Derby winner Genuine Risk lived out her 31 years in nearby Virginia
In the quietly disappointing atmosphere just after the filly Genuine Risk finished third in the 1980 Wood Memorial, trainer LeRoy Jolley and co-owner Bert Firestone both wondered to themselves if she could recover her energies in time for the on-rushing Kentucky Derby.
That was a time when the Kentucky Derby came just two short weeks after the Wood Memorial was contested in New York.
She has lost for the first time in her seven-race career. And it was her first time running against colts and not just other females.
In the race’s aftermath, Jolley couldn’t help but be slightly disheartened when he and his stable workers led her back to her stall.
“When she came back she looked tired,” the normally ebullient trainer would say. His first reaction was to change his chestnut filly’s schedule and maybe just move on to Baltimore and go after the Preakness.
Jolley rested Genuine Risk for several days and then had her regular jockey, Jacinto Vasquez, go out on the main track at Belmont Park and gallop her.
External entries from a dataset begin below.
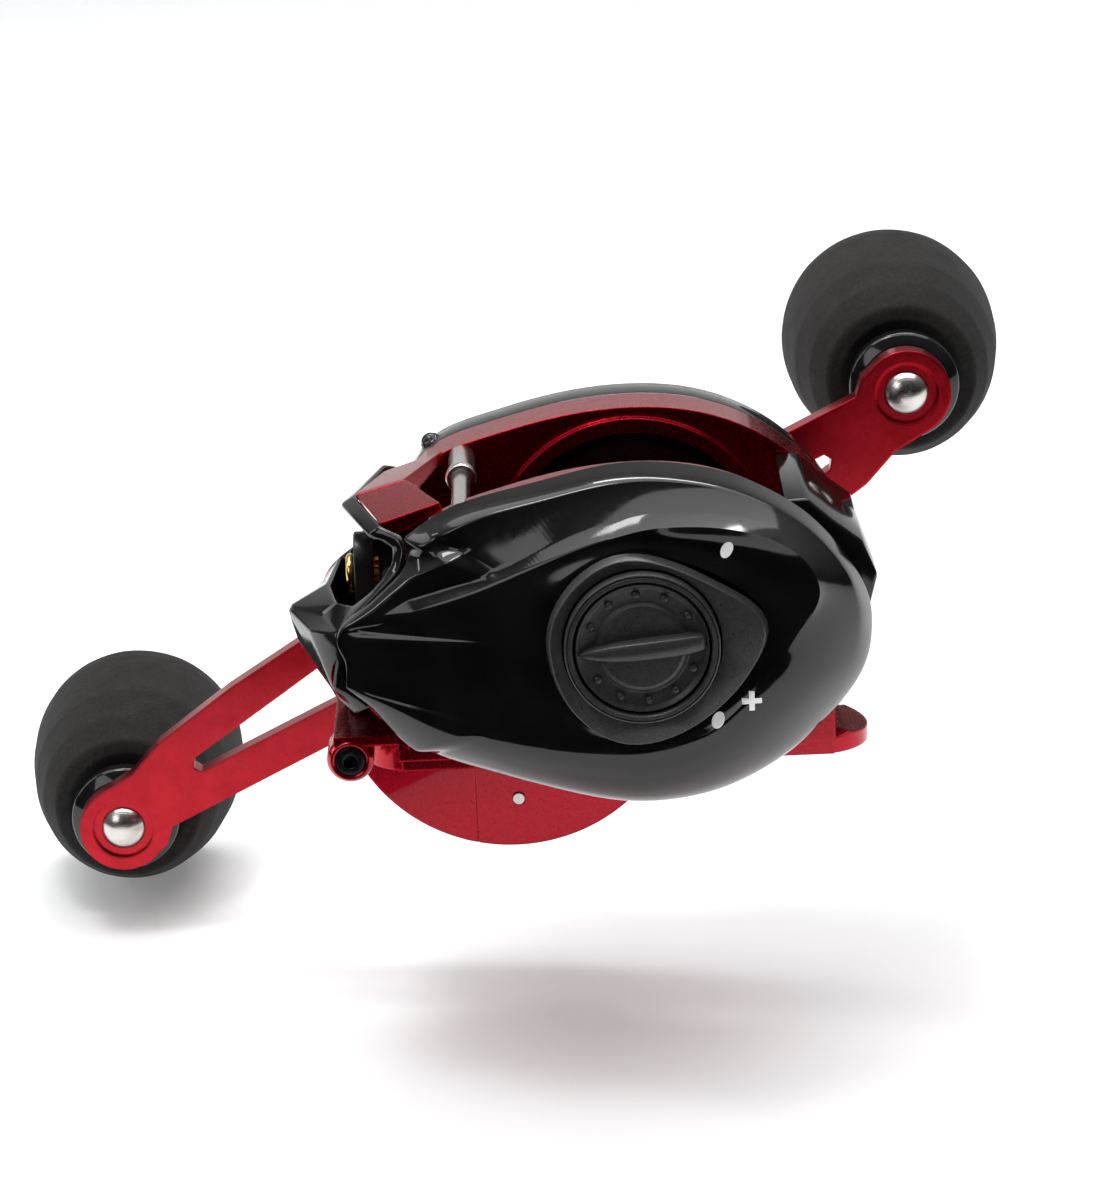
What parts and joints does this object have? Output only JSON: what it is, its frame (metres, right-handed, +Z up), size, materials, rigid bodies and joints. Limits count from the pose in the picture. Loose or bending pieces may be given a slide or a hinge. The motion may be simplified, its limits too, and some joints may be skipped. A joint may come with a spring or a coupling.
{
  "type": "baitcasting reel",
  "caption": "Low-profile multiplying fishing reel with a forked double handle, foam knobs, brake dial on the palm plate, geared level wind and a flat foot.",
  "frame": {"origin": "on the flat underside of the reel foot, directly below the spool axis", "axes": "+Z up out of the foot, -X the front where the line leaves, +Y the handle side, the spool axis along Y"},
  "size_m": [0.1476, 0.1149, 0.0929],
  "materials": {
    "frame_red": "candy red metallic lacquer, gloss",
    "handle_red": "bright red anodised aluminium, satin gloss",
    "gloss_black": "deep gloss black",
    "cover_black": "gloss black",
    "dial_black": "fine spark-eroded texture, matt",
    "eva_foam": "closed-cell foam, matt",
    "collar_black": "gloss black",
    "nickel": "nickel plated, lightly brushed",
    "steel": "ground stainless steel",
    "bearing_steel": "polished bearing steel",
    "black_steel": "black oxide",
    "gold_ring": "gold titanium nitride, polished",
    "spool_black": "black anodised, bright turned edge",
    "inductor": "turned aluminium",
    "gear_brass": "machined brass",
    "cog_nylon": "natural nylon",
    "drag_carbon": "woven carbon and steel washers",
    "carriage_black": "satin black",
    "worm_steel": "hardened steel",
    "mark_white": "white enamel"
  },
  "bodies": {
    "frame": {"main_frame": "frame_red", "gear_housing": "frame_red", "reel_foot": "frame_red", "foot_screws": "black_steel", "lug_screw": "black_steel", "housing_pin": "nickel", "front_cover": "gloss_black", "gear_side_plate": "cover_black", "side_plate_screws": "black_steel", "yoke_posts": "steel", "anti_reverse_dog": "steel", "anti_reverse_bearing": "bearing_steel", "drive_shaft_bearing": "bearing_steel", "spool_bearing_handle_side": "bearing_steel", "spool_bearing_cover": "bearing_steel", "guide_rod": "nickel", "guide_rod_sleeve": "nickel", "level_wind_rod": "steel", "worm_bushings": "cog_nylon"},
    "palm_side": {"palm_plate": "gloss_black", "dial_surround": "dial_black", "setting_marks": "mark_white", "brake_housing": "carriage_black", "spool_bearing_palm_side": "bearing_steel"},
    "brake_dial": {"brake_dial": "dial_black", "magnet_ring": "steel"},
    "spool": {"spool": "spool_black", "spool_shaft": "steel", "drive_pin": "steel", "brake_rotor": "inductor"},
    "pinion": {"pinion_gear": "gear_brass"},
    "yoke": {"clutch_yoke": "cog_nylon"},
    "thumb_bar": {"thumb_bar": "gloss_black", "clutch_cam": "steel"},
    "worm": {"worm_shaft": "worm_steel", "worm_gear": "cog_nylon"},
    "line_guide": {"carriage": "carriage_black", "line_guide_ring": "gold_ring", "level_wind_pawl": "gear_brass", "pawl_cap": "carriage_black"},
    "handle": {"drive_shaft": "steel", "worm_drive_cog": "cog_nylon", "ratchet_wheel": "steel", "drive_gear": "gear_brass", "drag_washers": "drag_carbon", "clutch_sleeve": "bearing_steel", "handle_arm": "handle_red", "handle_nut": "nickel", "nut_retainer": "handle_red", "knob_posts": "nickel", "drag_springs": "steel"},
    "star_drag": {"star_drag": "handle_red"},
    "cast_control": {"cast_control_cap": "collar_black"},
    "front_knob": {"knob_collar_front": "collar_black", "knob_foam_front": "eva_foam", "knob_bushes_front": "nickel"},
    "rear_knob": {"knob_collar_rear": "collar_black", "knob_foam_rear": "eva_foam", "knob_bushes_rear": "nickel"}
  },
  "joints": [
    {"name": "handle_spin", "type": "hinge", "parent": "frame", "child": "handle", "pos_m": [-0.0176, 0, 0.00463], "axis": [0, 1, 0], "continuous": true},
    {"name": "spool_spin", "type": "hinge", "parent": "frame", "child": "spool", "pos_m": [0, 0, 0.0235], "axis": [0, 1, 0], "continuous": true},
    {"name": "thumb_bar_press", "type": "slide", "parent": "frame", "child": "thumb_bar", "axis": [0, 0, -1], "range_m": [0, 0.004], "stiffness_N_per_m": 60, "springref_m": -0.003},
    {"name": "yoke_shift", "type": "slide", "parent": "frame", "child": "yoke", "axis": [0, 1, 0], "range_m": [0, 0.0015]},
    {"name": "pinion_spin", "type": "hinge", "parent": "yoke", "child": "pinion", "pos_m": [0, 0, 0.0235], "axis": [0, 1, 0], "continuous": true},
    {"name": "worm_spin", "type": "hinge", "parent": "frame", "child": "worm", "pos_m": [-0.03646, 0, 0.01642], "axis": [0, 1, 0], "continuous": true},
    {"name": "line_guide_travel", "type": "slide", "parent": "frame", "child": "line_guide", "axis": [0, 1, 0], "range_m": [-0.0075, 0.0075]},
    {"name": "star_drag_turn", "type": "hinge", "parent": "handle", "child": "star_drag", "pos_m": [-0.0176, 0, 0.00463], "axis": [0, 1, 0], "range_deg": [-270, 270]},
    {"name": "front_knob_spin", "type": "hinge", "parent": "handle", "child": "front_knob", "pos_m": [-0.0755, 0, -0.0259], "axis": [0, 1, 0], "continuous": true},
    {"name": "rear_knob_spin", "type": "hinge", "parent": "handle", "child": "rear_knob", "pos_m": [0.04031, 0, 0.03516], "axis": [0, 1, 0], "continuous": true},
    {"name": "cast_control_turn", "type": "hinge", "parent": "frame", "child": "cast_control", "pos_m": [0, 0, 0.0235], "axis": [0, 1, 0], "range_deg": [-180, 180]},
    {"name": "palm_plate_release", "type": "slide", "parent": "frame", "child": "palm_side", "axis": [0, -1, 0], "range_m": [0, 0.03]},
    {"name": "brake_dial_turn", "type": "hinge", "parent": "palm_side", "child": "brake_dial", "pos_m": [0, 0, 0.0235], "axis": [0, 1, 0], "range_deg": [-44, 48]}
  ],
  "couplings": [
    {"joint": "pinion_spin", "follows": "handle_spin", "ratio": -5.6154},
    {"joint": "spool_spin", "follows": "handle_spin", "ratio": -5.6154},
    {"joint": "worm_spin", "follows": "handle_spin", "ratio": -3.45},
    {"joint": "yoke_shift", "follows": "thumb_bar_press", "ratio": 0.375}
  ]
}
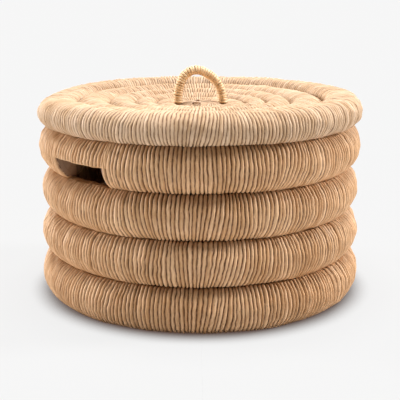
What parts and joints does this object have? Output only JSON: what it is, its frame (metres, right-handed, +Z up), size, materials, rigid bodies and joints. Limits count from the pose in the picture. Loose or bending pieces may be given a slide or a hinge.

Jolley and Vasquez were pleasantly surprised when “she tried to run off with Jacinto . . . and he is a good rider in the mornings,” said the trainer. “For her to run off with him was something, and she had to be feeling pretty good.”
The Firestone-Jolley-Genuine Risk team went on to Kentucky. Baltimore and the Preakness could wait.
In Kentucky, they faced history and looked it straight in the eye. No filly had won the gilt-edged race since Regret was back when Louisville and Churchill Downs barely won a competition against the Hatfields and McCoys for state-based fame or notoriety.
Genuine Risk created her own history. She bettered 12 colts to win the 1980 Kentucky Derby.
Vasquez carried the green silks with the large white diamond holding a smaller green diamond to victory. Just two weeks past the Wood Memorial and emotions in the Genuine Risk camp had been moved 180 degrees to the bright side of thoroughbred racing.
Genuine Risk was built a little on the slight side and had a signature white blaze moving the full length of her comely face.
But it was her gentle nature and competitive spirit that always moved Jolley to err on the side of her welfare if there was any erring to be endured.
“In her races she gave everything she had. It was all her. All she knew was to try as hard as she possibly could,” he once said.
With such thoroughbred racing royalty as Native Dancer, Raise A Native, Gallant Man and sire Exclusive Native and dam Virtuous as part of her diamond-studded family tree, she was vanned from Kentucky to Baltimore for the Preakness Stakes.
Only eight horses contested the Preakness.
Genuine Risk had moved alongside Codex and was threatening to ease by him at the top of the stretch. That’s when Angel Cordero, Jr. aboard Codex brushed her and actually had his whip make contact with her head.
Codex won the race. Since no horse that had crossed the finish line first in the middle jewel of the Triple Crown series had ever been disqualified, Vasquez’s claim of interference and foul were disallowed by the track’s stewards.
Three weeks later, Genuine Risk placed second in the 12-furlong Belmont Stakes.
Even today some 34 years later, she is the only filly to ever finish “in the money” in all three versions of the Triple Crown series.
Retired after three races at age four, she finalized her career record with 15 starts, 10 wins, three seconds and two thirds — never finishing worse than third in her three-year racing career.
In 1981, she was brought to the Firestone’s Newstead Farm in Upperville, Virginia — just about 35 miles from Jefferson County.
She adapted well to “retirement” and seemed to always have her alert eyes and pricked ears ready to please her handlers and caretakers.
Finally, after birthing one stillborn foal — Secretariat was the sire — and having two other foals never “make it to the races” she was pensioned as a possible broodmare.
It was then that Genuine Risk accepted visitors to her stall in the well-lit home equipped with an infra-red lamp for adequate heat.
Newstead Farm was often on the list of estates, stables and farms that could be visited on the Memorial Day weekend when self-guided tours were offered the public.
She would munch on the carrots and lumps of sugar offered by her visiting admirers who came on the tour weekends.
Ever the lady, she stood for photos and seemed to enjoy the stroking of her forehead the visitors were allowed to give.
When she died quietly of natural causes at age 31, it was owner Firestone who quietly remembered, “She was great to be around. You couldn’t ask for a better horse. She did everything the right way . . . “
Genuine Risk, the perfect lady with the perfect disposition.